In spite of these difficulties the Spaniards successfully reached Fort Caroline confirming Menendez’s suspicions that the fort was virtually undefended. The Spanish then launched a successful surprise attack capturing the fort and its surrounding outposts much to the shock and horror of the unsuspecting French colonists. The Spanish killed and captured the majority of the Huguenots who comprised mostly of artisans and various other laborers. Of the 240 occupants 132 were slain. Menendez decided to spare most of the woman and children from the initial slaughter as the Spanish quickly consolidated their position knowing that Ribault was still somewhere off the coast.

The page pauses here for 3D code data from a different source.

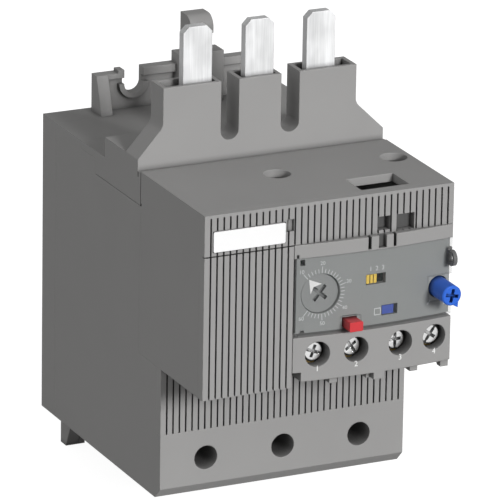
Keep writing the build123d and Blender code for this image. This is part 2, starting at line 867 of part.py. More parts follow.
def setting_dial():
    dial = rod_y(dial_x, dial_z, dial_r, dial_back, dial_front)
    dial += rod_y(dial_x, dial_z, dial_shaft_r, pot_front - thread_gap, dial_back)
    return dial - cross(dial_x, dial_front, dial_z, cross_length, cross_width, cross_depth, cross_turn)


def slider(window_x, window_z, slider_width, ribs):
    """A little switch lever at the left end of its window, with grip ribs."""
    x0 = window_x[0] + slider_gap
    z = pair(*window_z, slider_gap)
    lever = block((x0, x0 + slider_width), (slider_front, switch_front - button_gap), z)
    for i in range(ribs):
        x = x0 + slider_width * (i + 1) / (ribs + 1)
        lever -= block(about(x, slider_grip / 2), (slider_front - 1, slider_front + slider_grip), z)
    return lever


def slide_switch(window_x, window_z):
    x = pair(*window_x, -switch_margin)
    z = (window_z[0] - switch_drop, window_z[1] + switch_margin)
    return block(x, (board_y, switch_front), z)


def stop_button():
    cap = block(about(stop_x, stop_width / 2), (stop_front, stop_back), stop_z)
    cap = fillet(cap.edges().filter_by(Axis.Y), stop_round)
    return cap + block(about(stop_x, stop_stem_half), (stop_back, stop_stem_end), stop_stem_z)


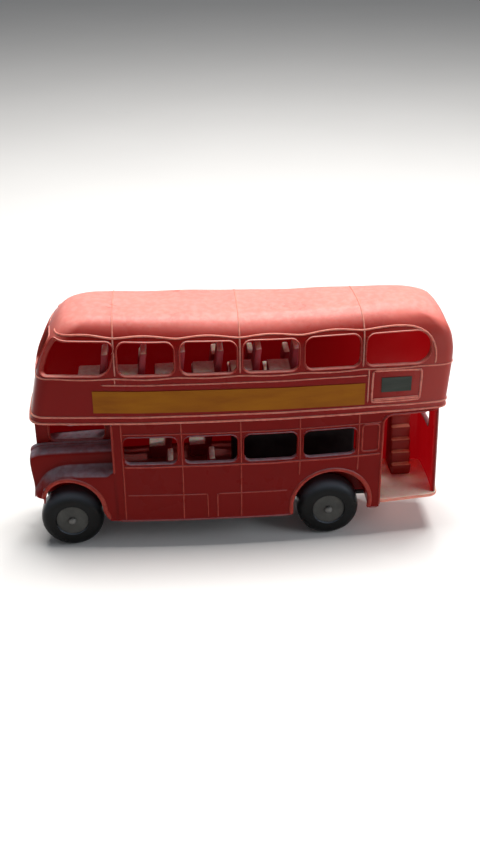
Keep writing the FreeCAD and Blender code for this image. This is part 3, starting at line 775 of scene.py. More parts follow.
def cut_sides(points, shown, faces, rows, low_enough):
    """Side windows are set out on distance along the shell, so that the last ones run round the corner."""
    start = distance_along(points, rows)
    x, y = points[:, 0], np.abs(points[:, 1])
    beside = (y > 11.0) & (x > -83.0) & (x < 81.0) & low_enough
    run = np.column_stack([start, shown[:, 1:]])
    unrolled = run.copy()
    run, faces = with_holes(run, faces, beside, [0, 2], upper_windows)
    slid = np.abs(run - unrolled).max(axis=1) > 1e-6
    place, _ = upper_side(run[slid, 0], run[slid, 2])
    shown[slid] = np.column_stack([place[:, 0], place[:, 1] * np.sign(shown[slid, 1]), run[slid, 2]])
    return shown, faces


def cut_ends(points, shown, faces, low_enough):
    """The front panes, one on each side, and the rear exit are seen along the bus."""
    at_front = (points[:, 0] > 68.0) & (np.abs(points[:, 1]) < 17.0) & low_enough
    for sign in (1, -1):
        one = at_front & (points[:, 1] * sign > 0.2)
        flipped, faces = with_holes(shown * (1, sign, 1), faces, one, [1, 2], [front_pane])
        shown = flipped * (1, sign, 1)
    at_rear = (points[:, 0] < -78.0) & (np.abs(points[:, 1]) < 14.0) & low_enough
    return with_holes(shown, faces, at_rear, [1, 2], [rear_exit])


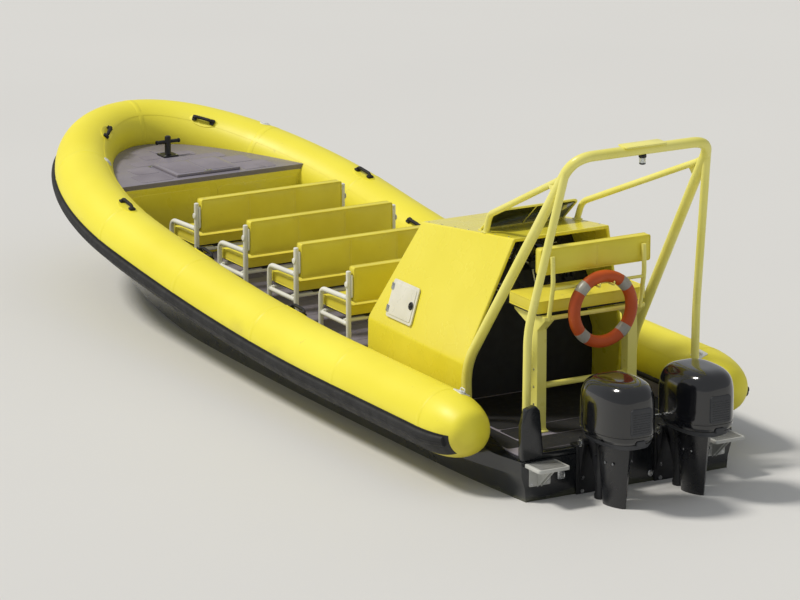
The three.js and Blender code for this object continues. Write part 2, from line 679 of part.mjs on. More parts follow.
function motorLegSolid() {
  const leg = loft(LEG_SECTIONS.map(bladeRing));
  const plate = prism([
    [-4320, 0], [-4420, 80], [-4560, 112], [-4745, 105],
    [-4760, 0], [-4745, -105], [-4560, -112], [-4420, -80],
  ], "z", -296, -284);
  const podProfile = [[0, 0], [26, 22], [48, 80], [54, 170], [50, 300], [44, POD_LENGTH], [0, POD_LENGTH]];
  const pod = turned(podProfile, 16, POD_NOSE_X, SHAFT_Z);
  const skeg = prism([
    [-4400, SHAFT_Z], [-4560, SHAFT_Z], [-4600, SHAFT_Z - 200], [-4520, SHAFT_Z - 210],
  ], "y", -8, 8);
  const upperArm = prism([
    [-4158, 24], [-4158, -24], [-4280, -52], [-4520, -52], [-4520, 52], [-4280, 52],
  ], "z", 441, 474);
  const lowerArm = box(-4470, -4290, -48, 48, -46, -7);
  const pivot = tube([[STEER_AXIS_X, 0, -20], [STEER_AXIS_X, 0, -6]], 30, 0, 10);
  return union([leg, plate, pod, skeg, upperArm, lowerArm, pivot]);
}

// The cowl's sections: height, front, back, half-width.
const COWL_SECTIONS = [
  { z: 480, front: -4285, back: -4815, half: 172 },
  { z: 560, front: -4252, back: -4852, half: 214 },
  { z: 770, front: -4252, back: -4856, half: 214 },
  { z: 880, front: -4285, back: -4838, half: 194 },
  { z: 950, front: -4365, back: -4760, half: 130 },
];

function cowlRing({ z, front, back, half }, inset) {
  const middle = (front + back) / 2;
  const halfLength = (front - back) / 2 - inset;
  const points = [];
  for (let i = 0; i < 20; i += 1) {
    const a = (i / 20) * Math.PI * 2;
    const c = Math.cos(a);
    const s = Math.sin(a);
    const x = middle + halfLength * Math.sign(c) * Math.abs(c) ** 0.62;
    const y = (half - inset) * Math.sign(s) * Math.abs(s) ** 0.62 * (c < 0 ? 1 + 0.2 * c : 1);
    points.push(new THREE.Vector3(x, y, z));
  }
  return points;
}

function cowlSolid() {
  const outside = loft(COWL_SECTIONS.map((section) => cowlRing(section, 0)));
  const inner = COWL_SECTIONS.map((section) => ({ ...section, z: Math.min(section.z, 926) }));
  inner[0] = { ...inner[0], z: 470 };
  const inside = loft(inner.map((section) => cowlRing(section, 22)));
  return outside.subtract(inside);
}

function powerheadSolid() {
  return box(-4700, -4385, -112, 112, 474 + GAP, 850);
}

// Propeller: a hub and three pitched blades about the shaft, which runs along x.
function propellerSolid() {
  const parts = [turned([[0, 0], [46, 0], [50, 40], [40, 96], [0, 100]], 16, 0, 0)];
  for (let i = 0; i < 3; i += 1) {
    const outline = [[-34, 30], [34, 30], [72, 110], [52, 168], [0, 182], [-40, 160], [-58, 100]];
    const shape = new THREE.Shape(outline.map(([x, y]) => new THREE.Vector2(x, y)));
    const blade = new THREE.ExtrudeGeometry(shape, { depth: 7, bevelEnabled: false });
    blade.translate(0, 0, -3.5);
    blade.rotateY(THREE.MathUtils.degToRad(62));
    blade.translate(-50, 0, 0);
    blade.rotateX((i * Math.PI * 2) / 3);
    parts.push(solidOf(blade));
  }
  return union(parts);
}

function outboard(side, y) {
  const group = new THREE.Group();
  group.position.set(0, y, 0);
  const propeller = mesh(`${side}_propeller`, propellerSolid(), BLACK, 0.35, 0.6);
  propeller.position.set(POD_NOSE_X - POD_LENGTH - 6, 0, SHAFT_Z);
  group.add(
    mesh(`${side}_clamp_bracket`, clampBracketSolid(), BLACK, 0.45),
    mesh(`${side}_swivel_bracket`, swivelBracketSolid(), BLACK, 0.45),
    mesh(`${side}_motor_leg`, motorLegSolid(), BLACK, 0.4),
    mesh(`${side}_cowl`, cowlSolid(), BLACK, 0.25),
    mesh(`${side}_powerhead`, powerheadSolid(), GREY, 0.6, 0.5),
    propeller,
  );
  return group;
}

// The bar that ties the two steering arms together, with an eye over each arm's end.
function tieBarSolid() {
  const z = 490;
  const pin = -4180;
  const bar = tube([[pin, -MOTOR_SPACING, z], [pin, MOTOR_SPACING, z]], 11);
  const eye = tube([[pin, MOTOR_SPACING, z - 14.5], [pin, MOTOR_SPACING, z + 14]], 20, 0, 10);
  return union([bar, bothSides(eye)]);
}

const tubeCut = collarSolid(GAP);
const boat = new THREE.Group();
boat.add(
  mesh("hull", hullSolid(tubeCut), BLACK, 0.4),
  mesh("sole", soleSolid(), GREY, 0.8),
  mesh("transom", transomSolid(), BLACK, 0.45),
  mesh("collar", collarSolid(0), YELLOW, 0.5),
  mesh("rub_strake", rubStrakeSolid(), BLACK, 0.7),
  mesh("foredeck", foredeckSolid(tubeCut), GREY, 0.7),
);

const lid = mesh("foredeck_lid", foredeckLidSolid(), GREY, 0.7);
lid.position.set(HATCH.x1 + LID.overhang, 0, FOREDECK_Z + GAP);
boat.add(lid);

const mooringPost = mesh("mooring_post", mooringPostSolid(), BLACK, 0.4, 0.5);
mooringPost.position.set(2960, 0, FOREDECK_Z + GAP);
boat.add(mooringPost);

BENCH_AFT_X.forEach((x, i) => boat.add(bench(i + 1, x)));

boat.add(
  mesh("console", consoleSolid(), YELLOW, 0.4),
  mesh("dash", dashSolid(), BLACK, 0.6),
  mesh("windscreen", windscreenSolid(), 0x30363a, 0.1),
  sideLockerDoor(),
  steeringWheel(),
  helmBench(),
  lifebuoy(),
  mesh("arch", archSolid(), YELLOW, 0.4),
);

[["port", 1], ["starboard", -1]].forEach(([side, sign]) => {
  const step = mesh(`${side}_stern_step`, sternStepSolid(), WHITE, 0.7);
  step.position.set(TRANSOM_X, sign * 740, 0);
  boat.add(step, outboard(side, sign * MOTOR_SPACING));
});
boat.add(mesh("tie_bar", tieBarSolid(), WHITE, 0.3, 0.9));

export default boat;
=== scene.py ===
from math import atan, copysign, cos, degrees, dist, exp, pi, radians, sin, sqrt, tanh

import bmesh
import bpy
from bpy.props import FloatProperty, FloatVectorProperty, IntProperty, PointerProperty
from mathutils import Matrix, Vector
from mathutils.bvhtree import BVHTree


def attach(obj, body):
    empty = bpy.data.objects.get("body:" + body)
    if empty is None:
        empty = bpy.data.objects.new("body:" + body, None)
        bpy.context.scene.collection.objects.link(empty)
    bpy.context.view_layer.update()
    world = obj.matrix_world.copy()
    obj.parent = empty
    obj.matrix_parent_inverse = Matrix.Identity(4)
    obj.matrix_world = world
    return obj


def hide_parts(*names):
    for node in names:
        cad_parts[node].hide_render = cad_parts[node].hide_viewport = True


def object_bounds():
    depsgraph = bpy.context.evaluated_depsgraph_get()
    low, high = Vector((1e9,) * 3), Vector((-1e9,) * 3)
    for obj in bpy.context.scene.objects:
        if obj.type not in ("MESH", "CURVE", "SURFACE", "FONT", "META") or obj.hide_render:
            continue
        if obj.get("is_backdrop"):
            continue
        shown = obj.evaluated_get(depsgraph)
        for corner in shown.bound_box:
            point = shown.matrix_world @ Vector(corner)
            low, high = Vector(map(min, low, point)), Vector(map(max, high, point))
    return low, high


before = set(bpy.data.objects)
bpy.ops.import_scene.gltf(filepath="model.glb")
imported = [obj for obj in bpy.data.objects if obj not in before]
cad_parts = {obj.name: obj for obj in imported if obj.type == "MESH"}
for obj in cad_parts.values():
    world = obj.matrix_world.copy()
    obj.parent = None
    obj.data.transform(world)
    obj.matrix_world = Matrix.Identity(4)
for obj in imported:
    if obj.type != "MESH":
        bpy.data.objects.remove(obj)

bl_info = {
    "name": "Rigid Inflatable Passenger Boat",
    "version": (1, 0, 0),
    "blender": (4, 5, 0),
    "location": "3D View > Sidebar > Boat",
    "description": "Builds the looks of a rigid inflatable passenger boat around its packed frame",
    "category": "Add Mesh",
}

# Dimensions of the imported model, in metres
COLLAR_HALF = 3.875
BOW_START = 1.325
BOW_LENGTH = 2.31
TUBE_BEAM = 1.1
TUBE_R = 0.24
TUBE_LOW = 0.46
TUBE_RISE = 0.64
CONE = 0.42
NOSE = 0.06
STRAKE_ANGLE = -0.26
STRAKE_HALF = 0.19
FLOOR = 0.3126
SOLE_TOP = 0.3123
FOREDECK_TOP = 0.9603
TRANSOM_X = -4.16
BENCHES = {1: 1.185, 2: 0.365, 3: -0.455, 4: -1.275}
BENCH_Y = 0.665
BENCH_DEPTH = 0.43
BENCH_BARS = (0.075, 0.4)
HELM_X = -3.715
HELM_POST_Y = 0.385
BUOY_AT = (-3.807, 0, 1.225)
BUOY_R = 0.242
WHEEL_AT = Vector((-2.85, 0.0, 1.335))
WHEEL_TILT = radians(-75)
WHEEL_R = 0.18
STEER_X = -4.33
TILT_X = -4.2
TILT_Z = 0.39
SHAFT_Z = -0.49
TIE_BAR_X = -4.18
TIE_BAR_Z = 0.49
SIDES = {"port": 0.33, "starboard": -0.33}
ROOT = "boat"
BEVEL_ANGLE = radians(30)
FILL_FRAMES = 20


def linear(code):
    """An sRGB hex colour as linear red, green, blue and alpha."""
    parts = [int(code[i:i + 2], 16) / 255 for i in (1, 3, 5)]
    return [c / 12.92 if c <= 0.04045 else ((c + 0.055) / 1.055) ** 2.4 for c in parts] + [1.0]


def length_prop(name, description, default):
    return FloatProperty(
        name=name, description=description, default=default, min=0.0, subtype="DISTANCE", unit="LENGTH")


def colour_prop(name, description, code):
    return FloatVectorProperty(
        name=name, description=description, default=linear(code), size=4, min=0.0, max=1.0, subtype="COLOR")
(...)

Miraculously, Ribault survived the hurricane and subsequent shipwreck along with a handful of his men. They began their trek northward hoping still to arrive at Fort Caroline in time. Menendez received word of this via local indigenous tribes and quickly gathered most of his men and marched south back towards Saint Augustine to intercept the Ribault and other French survivors.

Menendez successfully enveloped Ribault on the inlet that would soon bear the name of what was to occur. The Huguenot prisoners were given one final meal before being bound and brutally massacred on the beach. Only 16 prisoners would be spared, a mix of professed Catholics and artisans necessary for the survival of the new settlement.

The Religious Wars of Europe would only escalate and worsen over the coming decades, with the pendulums of power shifting for both Catholics and Protestants alike. But on a desolate inlet on the East Coast of Florida Huguenot ambitions of overseas Empire would perish forever.